▸ The request
Of the lines listed below, how many contain the string "object"? Answer with the number alone.

▸ Records for the exercise
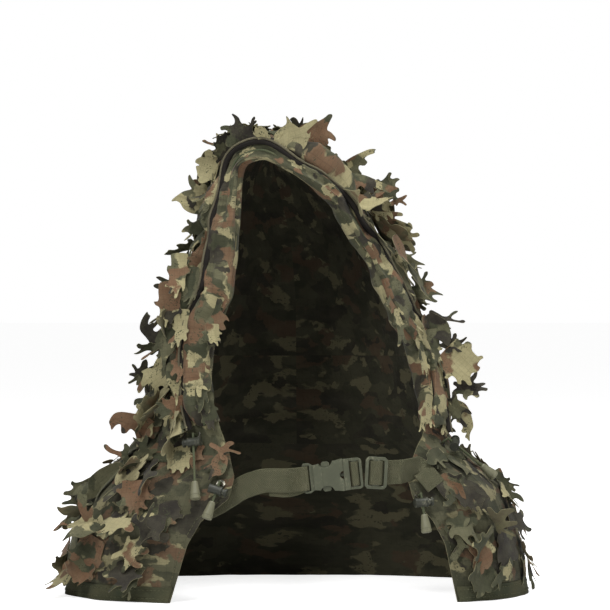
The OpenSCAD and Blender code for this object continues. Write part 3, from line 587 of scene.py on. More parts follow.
EP = edge_path()
E_P = smooth(form(EP[:, 0], EP[:, 1]), 4)
E_N = unit(smooth(normal(EP[:, 0], EP[:, 1]), 12))
seg = np.linalg.norm(np.diff(E_P, axis=0), axis=1)
E_S = np.concatenate([[0], np.cumsum(seg)])
E_T = unit(smooth(np.gradient(E_P, axis=0), 10))
E_W = unit(smooth(unit(np.cross(E_N, E_T)), 10))
E_V = unit(np.cross(E_T, E_W))
E_WR = smooth(wrinkle(EP[:, 0], EP[:, 1]), 3)
W_L = [(180, 29), (250, 29), (300, 31), (356, 31), (390, 26), (419, 20), (447, 14), (463, 16)]
W_R = [(180, 31), (250, 30), (313, 27), (349, 21), (367, 18), (403, 15), (427, 15), (450, 12), (463, 17)]
APEX = int(np.argmax(EP[:, 1]))
E_WID = smooth(np.concatenate([tab(W_L, EP[:APEX, 1]), tab(W_R, EP[APEX:, 1])]), 8)


def tunnel(name, ia, ib, body, nodes):
    """The gathered, folded sleeve round the face: a flattened tube with pleats and a twist that grows towards its lower ends."""
    idx = np.arange(ia, ib)
    n = 44
    phi = np.linspace(0, 2 * math.pi, n, endpoint=False)
    s = E_S[idx]
    low = np.clip((300 - EP[idx, 1]) / 110, 0, 1)
    right = (E_P[idx, 0] > 20).astype(float)
    half = E_WID[idx] / 2 + 0.9 * vnoise(np.stack([s / 40, s * 0, s * 0 + 3], -1), 4)
    thick = 3.2 + 0.9 * vnoise(np.stack([s / 30, s * 0 + 8, s * 0], -1), 5) + 1.6 * low
    twist = np.radians(9 * vnoise(np.stack([s / 60, s * 0 + 2, s * 0 + 6], -1), 6) + 16 * low * np.sin(s / 26))
    cw = half - 0.6 + 0.7 * vnoise(np.stack([s / 55, s * 0 + 5, s * 0 + 1], -1), 7)
    free = np.minimum(E_S[idx], E_S[-1] - E_S[idx])
    ease = np.clip(free / 20, 0, 1) ** 0.6
    half, thick, cw = half * (0.45 + 0.55 * ease), thick * (0.16 + 0.84 * ease), cw - (1 - ease) * 2
    rings = []
    for k, i in enumerate(idx):
        x = half[k] * sp(np.cos(phi), 0.75)
        y = thick[k] * sp(np.sin(phi), 0.8)
        q = np.stack([np.full(n, s[k] / 15), x / 13 + s[k] / 34, np.sign(y) * 0.7], -1)
        fold = fbm(q, 31, 3)
        pleat = 1 - 2.6 * np.abs(vnoise(np.stack([np.full(n, s[k] / 60) + x / 40, x / 8.0, np.full(n, 1.5)], -1), 33))
        pinch = 1 - 2 * np.abs(vnoise(np.stack([np.full(n, s[k] / 11), x / 30 + s[k] / 60, np.full(n, 4.5)], -1), 35))
        y = y + (1.9 * fold + 2.9 * pleat + 1.3 * pinch) * ease[k] * (y > 0) + 0.5 * fold * ease[k] * (y <= 0)
        x = x + 1.3 * vnoise(np.stack([np.full(n, s[k] / 9), x / 20, np.sign(y)], -1), 36)
        c, sn = math.cos(twist[k]), math.sin(twist[k])
        xx, yy = x * c - y * sn, x * sn + y * c
        yy = np.maximum(yy + thick[k] + 2.0 * ease[k], 1.0 + 0.02 * np.abs(xx)) + max(0.0, E_WR[i])
        rings.append(E_P[i] + (cw[k] + xx)[:, None] * E_W[i] + yy[:, None] * E_V[i])
    V = np.concatenate(rings)
    F = tube_faces(len(idx), n)
    pat = np.stack([np.repeat(s, n), np.tile(np.concatenate([np.linspace(0, 34, n // 2), np.linspace(34, 0, n - n // 2)]), len(idx)), np.full(len(V), 250.0)], -1)
    o = add_obj(name, V, F, [M_OUT], None, pat, (0.03, 0.02, -0.02), 60)
    if body == "hood":
        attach(o, "hood")
    else:
        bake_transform(o)
    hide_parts(*nodes)
    return cw, half


i_lo_l = int(np.argmin(np.abs(EP[:, 1][: len(EP) // 2] - 250)))
half_n = int(np.argmax(EP[:, 1]))
i_lo_r = half_n + int(np.argmin(np.abs(EP[half_n:, 1] - 250)))
tunnel("face_tunnel_cloth", i_lo_l, i_lo_r + 1, "hood", ["face_tunnel"])
tunnel("face_tunnel_lower_left_cloth", 0, i_lo_l + 1, "blend", ["face_tunnel_lower_left"])
tunnel("face_tunnel_lower_right_cloth", i_lo_r, len(EP), "blend", ["face_tunnel_lower_right"])


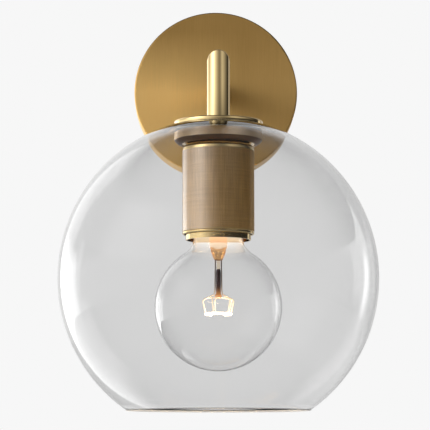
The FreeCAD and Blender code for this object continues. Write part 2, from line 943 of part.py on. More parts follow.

▸ Solved problem
2